Credo che non si possa pensare di educare in Asai senza essere educato a propria volta; si dà e si riceve in uno scambio continuo con i ragazzi, con i volontari ma anche con i colleghi. Non penso che ci sia qualcuno che abbia costruito Asai, penso invece che ogni persona contribuisca ogni giorno a farlo, a dare una forma sempre nuova ad una realtà fatta di persone, che non si mantiene da sola ma va curata, va accompagnata, va vissuta... ed è proprio perché? È una realtà che va vissuta che non mi viene da dire di fare l’educatore in ASAI piuttosto trovo più corretto dire essere educatore in ASAI, essere talmente dentro quella famosa scatola da non vederne più i confini, tanto è diventata grande... non vederne più i confini non perché si è in trappola, ma perché se ne percepisce la vita che scorre all’interno perché si è diventati parte fondante di quella vita stessa.
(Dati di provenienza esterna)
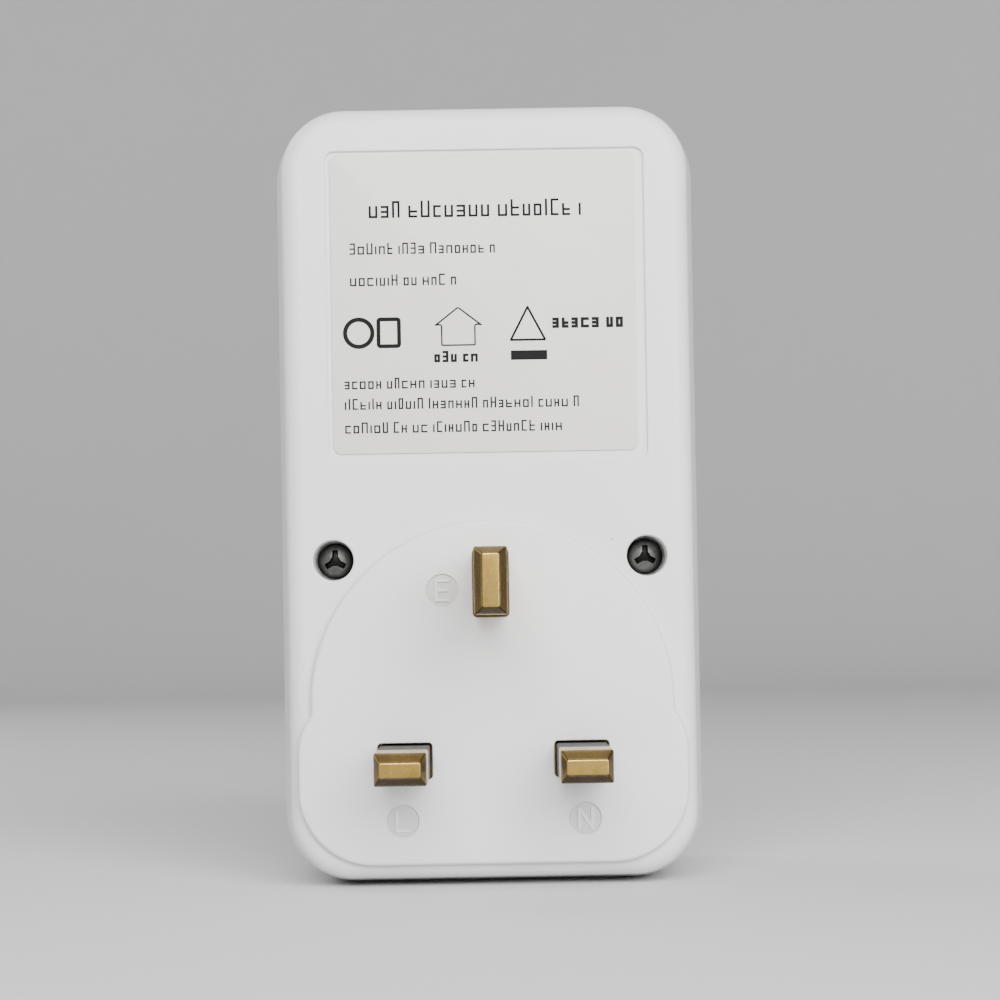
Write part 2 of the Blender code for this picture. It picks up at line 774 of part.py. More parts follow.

Essere educatori in ASAI è essere credibili agli occhi delle persone ed è la credibilità che instaura fiducia, che rafforza le relazioni: è essere sinceri con noi stessi, per esserlo anche con gli altri.
 
Caro team, è stata una lettera un po’ lunga e sicuramente molto astratta, però in tutto questo astratto mi rimane anche tanto di concreto, sempre un po’ difficile da esprimere ma molto chiaro nelle azioni.
 
E allora, così come ho iniziato, concludo con un grazie, un grazie che ha il profumo unico di ASAI, un profumo dolce di biscotti e di caffè.